**What you have to do**
Copy every line of the listing exactly.

BEGIN Information provided

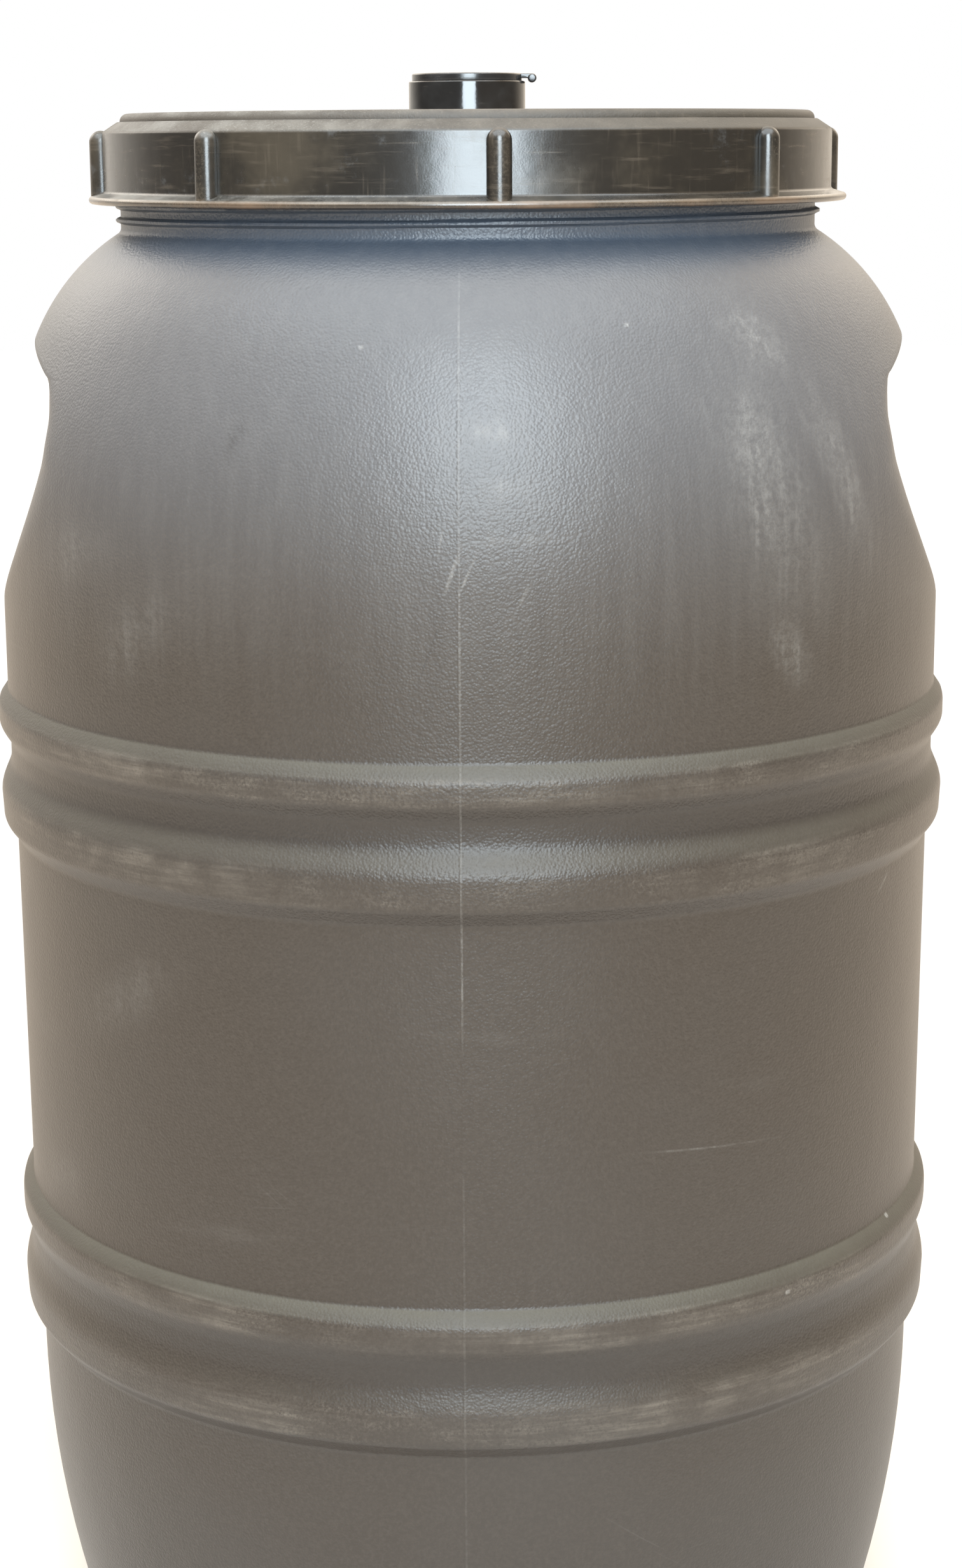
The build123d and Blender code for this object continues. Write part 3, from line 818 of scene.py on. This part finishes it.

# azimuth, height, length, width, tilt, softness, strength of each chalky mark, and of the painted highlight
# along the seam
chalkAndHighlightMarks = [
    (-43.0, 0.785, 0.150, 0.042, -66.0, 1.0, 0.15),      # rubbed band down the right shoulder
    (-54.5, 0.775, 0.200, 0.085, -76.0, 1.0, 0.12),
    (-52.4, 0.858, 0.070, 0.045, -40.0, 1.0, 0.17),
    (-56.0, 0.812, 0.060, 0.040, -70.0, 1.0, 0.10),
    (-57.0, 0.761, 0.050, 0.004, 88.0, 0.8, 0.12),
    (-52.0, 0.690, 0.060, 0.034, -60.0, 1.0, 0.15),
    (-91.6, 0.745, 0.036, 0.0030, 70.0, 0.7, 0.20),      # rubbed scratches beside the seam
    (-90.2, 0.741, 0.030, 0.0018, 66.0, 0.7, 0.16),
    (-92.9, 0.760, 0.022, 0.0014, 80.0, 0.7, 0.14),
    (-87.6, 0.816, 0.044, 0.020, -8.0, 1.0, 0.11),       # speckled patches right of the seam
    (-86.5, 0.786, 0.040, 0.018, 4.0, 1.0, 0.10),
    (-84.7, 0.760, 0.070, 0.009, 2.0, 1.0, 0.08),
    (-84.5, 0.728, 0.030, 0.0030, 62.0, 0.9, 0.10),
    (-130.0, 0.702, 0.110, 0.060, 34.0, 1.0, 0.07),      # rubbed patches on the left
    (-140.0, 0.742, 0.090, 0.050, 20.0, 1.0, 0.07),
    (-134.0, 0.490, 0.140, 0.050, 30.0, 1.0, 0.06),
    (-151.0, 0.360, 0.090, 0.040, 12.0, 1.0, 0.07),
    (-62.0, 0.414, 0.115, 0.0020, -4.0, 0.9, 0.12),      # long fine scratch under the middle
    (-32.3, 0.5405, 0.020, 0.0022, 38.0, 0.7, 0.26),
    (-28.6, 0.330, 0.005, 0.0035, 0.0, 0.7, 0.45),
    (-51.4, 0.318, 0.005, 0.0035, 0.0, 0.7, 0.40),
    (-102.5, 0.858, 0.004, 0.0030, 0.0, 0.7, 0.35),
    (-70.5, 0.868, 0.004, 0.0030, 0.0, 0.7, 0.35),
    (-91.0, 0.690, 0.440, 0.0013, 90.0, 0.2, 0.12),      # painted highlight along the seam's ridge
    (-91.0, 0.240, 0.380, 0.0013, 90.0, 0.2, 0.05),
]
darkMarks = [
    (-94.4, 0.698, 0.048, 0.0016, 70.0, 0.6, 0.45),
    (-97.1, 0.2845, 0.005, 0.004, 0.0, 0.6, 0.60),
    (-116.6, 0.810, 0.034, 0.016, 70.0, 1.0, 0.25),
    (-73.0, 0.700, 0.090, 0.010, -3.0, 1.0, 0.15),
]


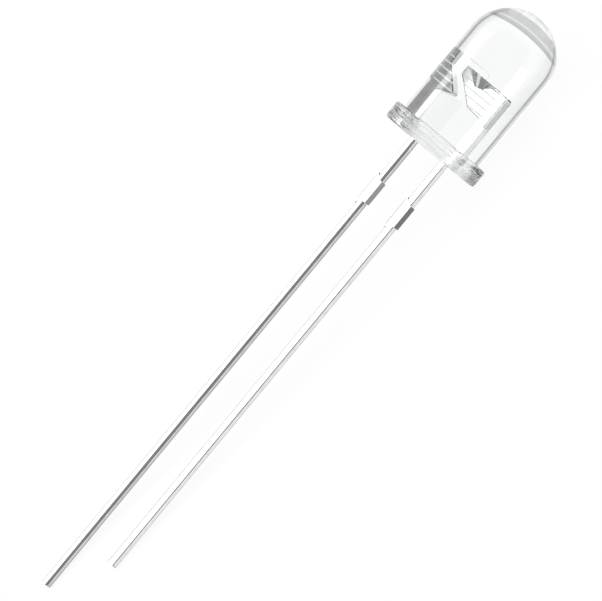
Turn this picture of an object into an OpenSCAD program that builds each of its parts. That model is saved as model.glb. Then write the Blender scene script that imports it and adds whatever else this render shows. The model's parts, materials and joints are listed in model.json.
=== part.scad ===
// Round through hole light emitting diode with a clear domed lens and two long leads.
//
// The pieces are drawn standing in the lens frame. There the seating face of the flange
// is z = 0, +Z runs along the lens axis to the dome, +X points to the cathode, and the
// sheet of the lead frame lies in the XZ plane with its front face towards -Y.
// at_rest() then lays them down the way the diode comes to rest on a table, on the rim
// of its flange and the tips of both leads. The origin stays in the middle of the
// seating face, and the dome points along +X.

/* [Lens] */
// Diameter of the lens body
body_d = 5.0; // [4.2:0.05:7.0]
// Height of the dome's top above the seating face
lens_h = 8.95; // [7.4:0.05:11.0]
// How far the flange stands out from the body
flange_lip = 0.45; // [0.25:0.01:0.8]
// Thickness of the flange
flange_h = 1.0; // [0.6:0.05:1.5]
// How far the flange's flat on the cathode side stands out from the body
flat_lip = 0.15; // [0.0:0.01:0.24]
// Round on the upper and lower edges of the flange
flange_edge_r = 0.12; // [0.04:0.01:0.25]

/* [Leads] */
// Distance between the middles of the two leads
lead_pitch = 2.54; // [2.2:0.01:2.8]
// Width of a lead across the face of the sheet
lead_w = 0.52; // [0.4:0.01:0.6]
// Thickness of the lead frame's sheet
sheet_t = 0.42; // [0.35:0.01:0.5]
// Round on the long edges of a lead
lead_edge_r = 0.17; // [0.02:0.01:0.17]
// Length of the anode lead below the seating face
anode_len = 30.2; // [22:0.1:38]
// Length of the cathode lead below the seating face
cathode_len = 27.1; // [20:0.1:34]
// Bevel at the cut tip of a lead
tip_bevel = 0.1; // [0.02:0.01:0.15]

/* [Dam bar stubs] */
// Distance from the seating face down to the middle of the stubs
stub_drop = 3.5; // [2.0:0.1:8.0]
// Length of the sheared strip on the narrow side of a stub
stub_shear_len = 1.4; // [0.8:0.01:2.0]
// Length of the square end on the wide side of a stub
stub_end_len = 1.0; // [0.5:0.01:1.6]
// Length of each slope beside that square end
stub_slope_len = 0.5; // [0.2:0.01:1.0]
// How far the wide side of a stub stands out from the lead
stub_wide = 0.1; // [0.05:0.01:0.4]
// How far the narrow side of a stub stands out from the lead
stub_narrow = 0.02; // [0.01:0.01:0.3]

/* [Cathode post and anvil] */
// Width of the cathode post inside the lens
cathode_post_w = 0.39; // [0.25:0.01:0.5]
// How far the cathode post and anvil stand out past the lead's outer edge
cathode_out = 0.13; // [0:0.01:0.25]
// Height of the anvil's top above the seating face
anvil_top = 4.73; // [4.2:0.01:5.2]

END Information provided

**Solution to the problem**
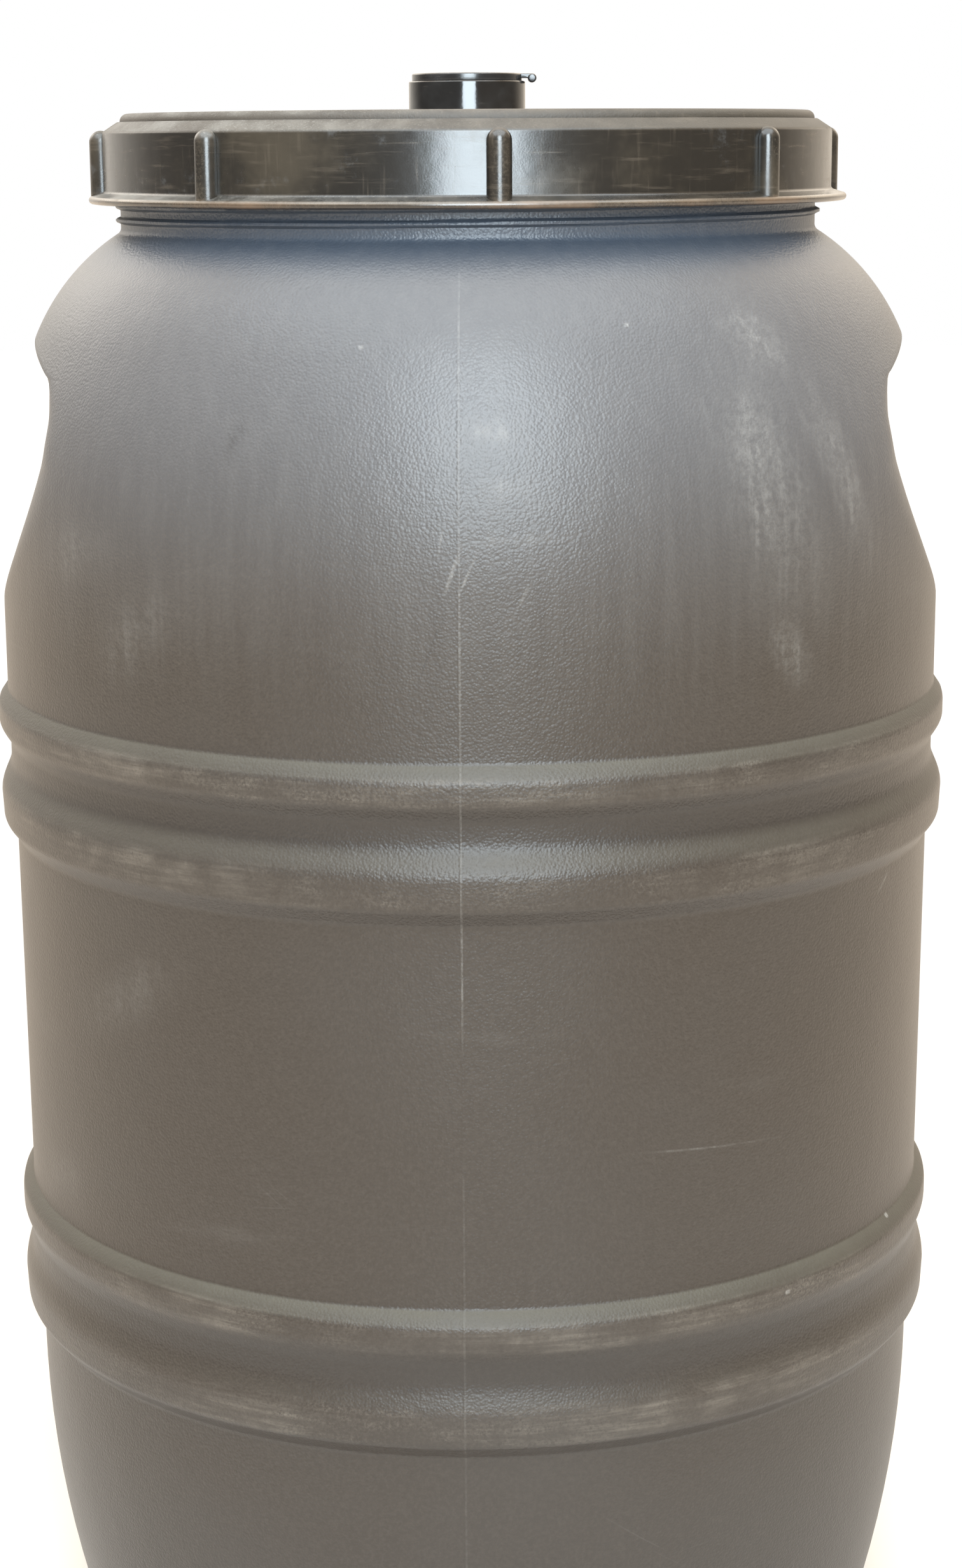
The build123d and Blender code for this object continues. Write part 3, from line 818 of scene.py on. This part finishes it.

# azimuth, height, length, width, tilt, softness, strength of each chalky mark, and of the painted highlight
# along the seam
chalkAndHighlightMarks = [
    (-43.0, 0.785, 0.150, 0.042, -66.0, 1.0, 0.15),      # rubbed band down the right shoulder
    (-54.5, 0.775, 0.200, 0.085, -76.0, 1.0, 0.12),
    (-52.4, 0.858, 0.070, 0.045, -40.0, 1.0, 0.17),
    (-56.0, 0.812, 0.060, 0.040, -70.0, 1.0, 0.10),
    (-57.0, 0.761, 0.050, 0.004, 88.0, 0.8, 0.12),
    (-52.0, 0.690, 0.060, 0.034, -60.0, 1.0, 0.15),
    (-91.6, 0.745, 0.036, 0.0030, 70.0, 0.7, 0.20),      # rubbed scratches beside the seam
    (-90.2, 0.741, 0.030, 0.0018, 66.0, 0.7, 0.16),
    (-92.9, 0.760, 0.022, 0.0014, 80.0, 0.7, 0.14),
    (-87.6, 0.816, 0.044, 0.020, -8.0, 1.0, 0.11),       # speckled patches right of the seam
    (-86.5, 0.786, 0.040, 0.018, 4.0, 1.0, 0.10),
    (-84.7, 0.760, 0.070, 0.009, 2.0, 1.0, 0.08),
    (-84.5, 0.728, 0.030, 0.0030, 62.0, 0.9, 0.10),
    (-130.0, 0.702, 0.110, 0.060, 34.0, 1.0, 0.07),      # rubbed patches on the left
    (-140.0, 0.742, 0.090, 0.050, 20.0, 1.0, 0.07),
    (-134.0, 0.490, 0.140, 0.050, 30.0, 1.0, 0.06),
    (-151.0, 0.360, 0.090, 0.040, 12.0, 1.0, 0.07),
    (-62.0, 0.414, 0.115, 0.0020, -4.0, 0.9, 0.12),      # long fine scratch under the middle
    (-32.3, 0.5405, 0.020, 0.0022, 38.0, 0.7, 0.26),
    (-28.6, 0.330, 0.005, 0.0035, 0.0, 0.7, 0.45),
    (-51.4, 0.318, 0.005, 0.0035, 0.0, 0.7, 0.40),
    (-102.5, 0.858, 0.004, 0.0030, 0.0, 0.7, 0.35),
    (-70.5, 0.868, 0.004, 0.0030, 0.0, 0.7, 0.35),
    (-91.0, 0.690, 0.440, 0.0013, 90.0, 0.2, 0.12),      # painted highlight along the seam's ridge
    (-91.0, 0.240, 0.380, 0.0013, 90.0, 0.2, 0.05),
]
darkMarks = [
    (-94.4, 0.698, 0.048, 0.0016, 70.0, 0.6, 0.45),
    (-97.1, 0.2845, 0.005, 0.004, 0.0, 0.6, 0.60),
    (-116.6, 0.810, 0.034, 0.016, 70.0, 1.0, 0.25),
    (-73.0, 0.700, 0.090, 0.010, -3.0, 1.0, 0.15),
]


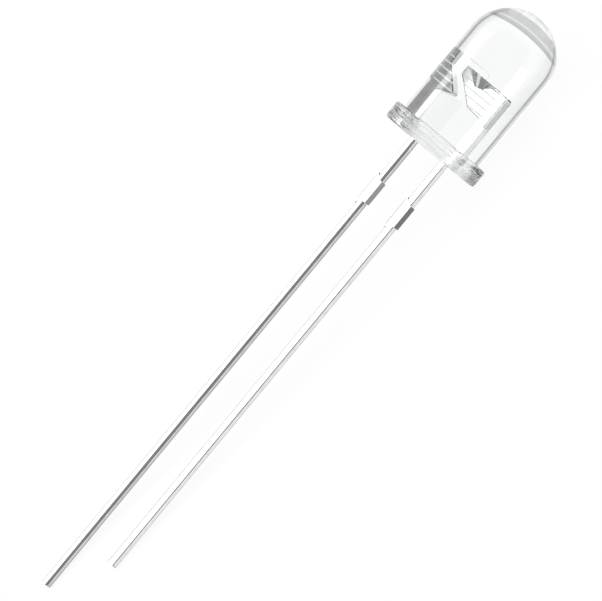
Turn this picture of an object into an OpenSCAD program that builds each of its parts. That model is saved as model.glb. Then write the Blender scene script that imports it and adds whatever else this render shows. The model's parts, materials and joints are listed in model.json.
=== part.scad ===
// Round through hole light emitting diode with a clear domed lens and two long leads.
//
// The pieces are drawn standing in the lens frame. There the seating face of the flange
// is z = 0, +Z runs along the lens axis to the dome, +X points to the cathode, and the
// sheet of the lead frame lies in the XZ plane with its front face towards -Y.
// at_rest() then lays them down the way the diode comes to rest on a table, on the rim
// of its flange and the tips of both leads. The origin stays in the middle of the
// seating face, and the dome points along +X.

/* [Lens] */
// Diameter of the lens body
body_d = 5.0; // [4.2:0.05:7.0]
// Height of the dome's top above the seating face
lens_h = 8.95; // [7.4:0.05:11.0]
// How far the flange stands out from the body
flange_lip = 0.45; // [0.25:0.01:0.8]
// Thickness of the flange
flange_h = 1.0; // [0.6:0.05:1.5]
// How far the flange's flat on the cathode side stands out from the body
flat_lip = 0.15; // [0.0:0.01:0.24]
// Round on the upper and lower edges of the flange
flange_edge_r = 0.12; // [0.04:0.01:0.25]

/* [Leads] */
// Distance between the middles of the two leads
lead_pitch = 2.54; // [2.2:0.01:2.8]
// Width of a lead across the face of the sheet
lead_w = 0.52; // [0.4:0.01:0.6]
// Thickness of the lead frame's sheet
sheet_t = 0.42; // [0.35:0.01:0.5]
// Round on the long edges of a lead
lead_edge_r = 0.17; // [0.02:0.01:0.17]
// Length of the anode lead below the seating face
anode_len = 30.2; // [22:0.1:38]
// Length of the cathode lead below the seating face
cathode_len = 27.1; // [20:0.1:34]
// Bevel at the cut tip of a lead
tip_bevel = 0.1; // [0.02:0.01:0.15]

/* [Dam bar stubs] */
// Distance from the seating face down to the middle of the stubs
stub_drop = 3.5; // [2.0:0.1:8.0]
// Length of the sheared strip on the narrow side of a stub
stub_shear_len = 1.4; // [0.8:0.01:2.0]
// Length of the square end on the wide side of a stub
stub_end_len = 1.0; // [0.5:0.01:1.6]
// Length of each slope beside that square end
stub_slope_len = 0.5; // [0.2:0.01:1.0]
// How far the wide side of a stub stands out from the lead
stub_wide = 0.1; // [0.05:0.01:0.4]
// How far the narrow side of a stub stands out from the lead
stub_narrow = 0.02; // [0.01:0.01:0.3]

/* [Cathode post and anvil] */
// Width of the cathode post inside the lens
cathode_post_w = 0.39; // [0.25:0.01:0.5]
// How far the cathode post and anvil stand out past the lead's outer edge
cathode_out = 0.13; // [0:0.01:0.25]
// Height of the anvil's top above the seating face
anvil_top = 4.73; // [4.2:0.01:5.2]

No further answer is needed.